Bisnis.com, JAKARTA – Kementerian Badan Usaha Milik Negara (BUMN) tengah mengupayakan impor bahan baku untuk memproduksi masker sebanyak 2 juta unit dan impor rapid test kit virus corona sebanyak 500.000 unit.
Staf Khusus Menteri BUMN Arya Sinulingga menuturkan bahwa impor bahan baku masker akan dilakukan secara government to government (G2G) dengan sejumlah negara seperti China, India, Jepang, dan Perancis.
Produksi masker akan dilakukan oleh PT Rajawali Nusantara Indonesia (Persero) atau RNI dengan melibatkan produsen lokal lainnya. Dia mengatakan bahan baku masker dari India sebelumnya sudah masuk, tetapi sudah habis untuk diproduksi.
“RNI ini dari dia sudah masuk sebagian. Untuk masker kami coba cari bahan baku dari Jepang, karenaPerancis di-lockdown, akibatnya gak bisa kita impor juga. Jadi ini adalah lebih jauh lagi untuk China kita belum dapat juga suplai, jadi kami sedang susun G2G, sama halnya dengan China, dengan India dan dengan Perancis,” jelasnya melalui konferensi jarak jauh, Rabu (18/3/2020).
Dia mengatakan produksi masker secara total yang sedang dilakukan oleh RNI akan mencapai 2 juta unit masker. Arya mengutarakan bahwa paling cepat proses produksi tersebut dapat diselesaikan pada akhir bulan ini.
“Hampir semua negara mencari bahan baku masker, jadi negosiasinya nanti G2G. Bagusnya, China ini melihat negara mana yang dia lihat punya kebutuhan. Jadi BUMN sudah kejar benar ke China ini,” ujarnya.
Baca Juga
Selain itu, pemerintah juga tengah mempertimbangkan opsi menutup kebutuhan masker dengan masker alternatif dari kain yang bisa dicuci. Opsi ini dipertimbangkan mengingat Indonesia memiliki produksi tekstil cukup besar.
Dia mengatakan, pemerintah juga tengah mengimpor rapid test kit atau alat tes cepat untuk mendeteksi virus corona. Pemerintah telah memesan sedikitnya 500.000 unit rapid test kit yang kemudian akan didistribusikan ke jaringan rumah sakit BUMN.
“RNI juga sedang kerja sama dengan China untuk memesan rapid test kit COVID-19, jadi kerja sama dengan pabrik di China. Alat ini bisa mengeluarkan hasil tes awal untuk mendeteksi virus corona dengan cepat, paling sekitar 3 jam,” ujarnya.

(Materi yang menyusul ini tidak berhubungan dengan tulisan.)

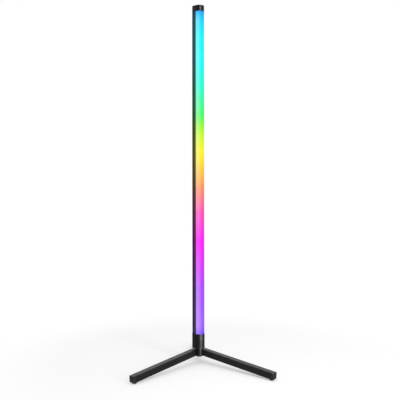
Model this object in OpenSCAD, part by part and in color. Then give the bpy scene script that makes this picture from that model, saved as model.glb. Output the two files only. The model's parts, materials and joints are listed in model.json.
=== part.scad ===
// Corner floor lamp: a slim light pole that swivels on a three-legged base.
// The origin is the middle of the footprint on the floor, +Z is up and the two
// front legs open towards -Y. Millimetres and degrees.
// In the pole's own frame +X is the way the light faces and Z is the swivel axis.

/* [Overall] */
// Height from the floor to the top of the cap
total_h = 1400; // [1100:10:1700]
// Turn of the light from the middle of the two front legs
pole_turn = 45; // [0:1:60]

/* [Pole section] */
// Width of the pole across its flat sides
pole_w = 39; // [37:0.5:40]
// Depth of the metal back, from its rear face to the seam
metal_depth = 25.5; // [25:0.5:27]
// Depth of the diffuser, from the seam to its round front
diffuser_depth = 20.5; // [20:0.5:23]
// Distance from the rear face to the swivel axis
axis_from_rear = 26; // [26:0.5:27]
// Outer radius of the two rear corners
rear_corner_r = 13; // [12:0.5:13]
// Wall of the metal back
metal_wall = 1.8; // [1.6:0.1:2]
// Wall of the diffuser
diffuser_wall = 1.6; // [1.2:0.1:2]
// Number of metal lengths that make up the pole
section_count = 3; // [3:1:3]

/* [Ends of the pole] */
// Height of the top cap
cap_h = 24; // [18:1:30]
// Height of the base sleeve
sleeve_h = 55.5; // [52:0.5:65]
// How far the sleeve stands proud of the pole all round
sleeve_proud = 0.9; // [0.5:0.1:0.9]

/* [Tripod] */
// Angle between the two front legs
front_spread = 90; // [84:2:110]
// Plan distance from where the legs meet to the end of a front leg
front_leg = 360; // [320:2:380]
// Plan distance from where the legs meet to the end of the rear leg
rear_leg = 220; // [200:5:300]
// How far behind the swivel axis the legs meet
root_back = 26; // [25:0.5:27]
// Side of the square leg tube
leg_w = 25; // [24:0.5:25]
// Outer corner radius of the leg tube
leg_corner_r = 2.5; // [2:0.1:3]
// Wall of the leg tube
leg_wall = 1.5; // [1.2:0.1:1.8]
// Slope of the front legs down from where the legs meet
front_slope = 4.5; // [4.4:0.1:4.6]
// Height of the leg centre lines where they meet
hub_z = 44.5; // [44:0.5:45]
// Length of the plastic plug that shows at the end of a leg
plug_head = 10; // [8:0.5:11]
// Distance from the end of a leg to the middle of its foot
foot_inset = 14; // [13:0.5:16]
// Diameter of a foot
foot_d = 16; // [14:0.5:18]

/* [Hub and swivel] */
// Diameter of the round post
post_d = 28; // [27:0.5:29]
// Height of the post's plugged bottom above the floor
post_bottom = 29; // [27:1:30]
// Height of the shoulder that carries the pole
shoulder_z = 60.5; // [60.5:0.5:64]
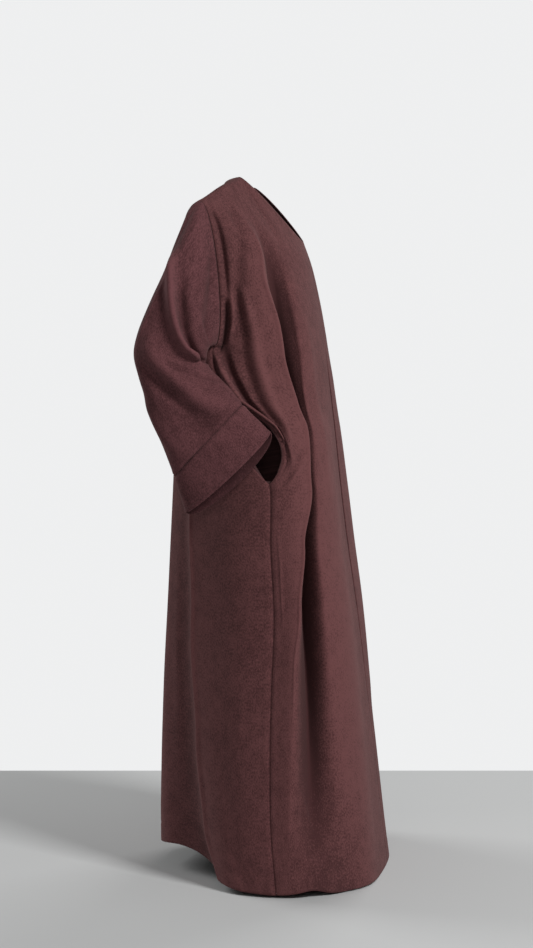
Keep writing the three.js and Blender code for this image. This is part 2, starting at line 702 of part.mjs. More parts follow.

Dia mengatakan bahwa proses pemesanan ini masih menunggu izin dari Kementerian Kesehatan. Adapun, proses registrasi izin impor alat pengujian tersebut sudah dilakukan pada Selasa, 10 Maret 2020 pekan lalu.
“Kalau nanti sudah diberi izin oleh Kementerian Kesehatan kita pakai Garuda langsung kirim dari Hangzhou [Ibu Kota Provinsi Zhejiang, China]. Kalau sudah dikirim paling dua hari juga sudah sampai, jadi kebutuhan ini bisa ditutupi dengan cepat.
Arya menuturkan tak menutup kemungkinan jika impor pertama tersebut berhasil, akan ada impor lanjutan untuk alat tersebut. Dia mengatakan pabrik di China memiliki kapasitas produksi sekitar 150.000 unit per hari sehingga dapat memenuhi kebutuhan Indonesia.
Dia juga memastikan alat tes tersebut akan dipasarkan dengan harga terjangkau. Namun, dia menjelaskan alat tes ini hanya menghasilkan diagnosa awal dari pasien virus corona. Jika ada indikasi membawa virus tersebut, pasien harus tetap melakukan pemeriksaan lanjutan.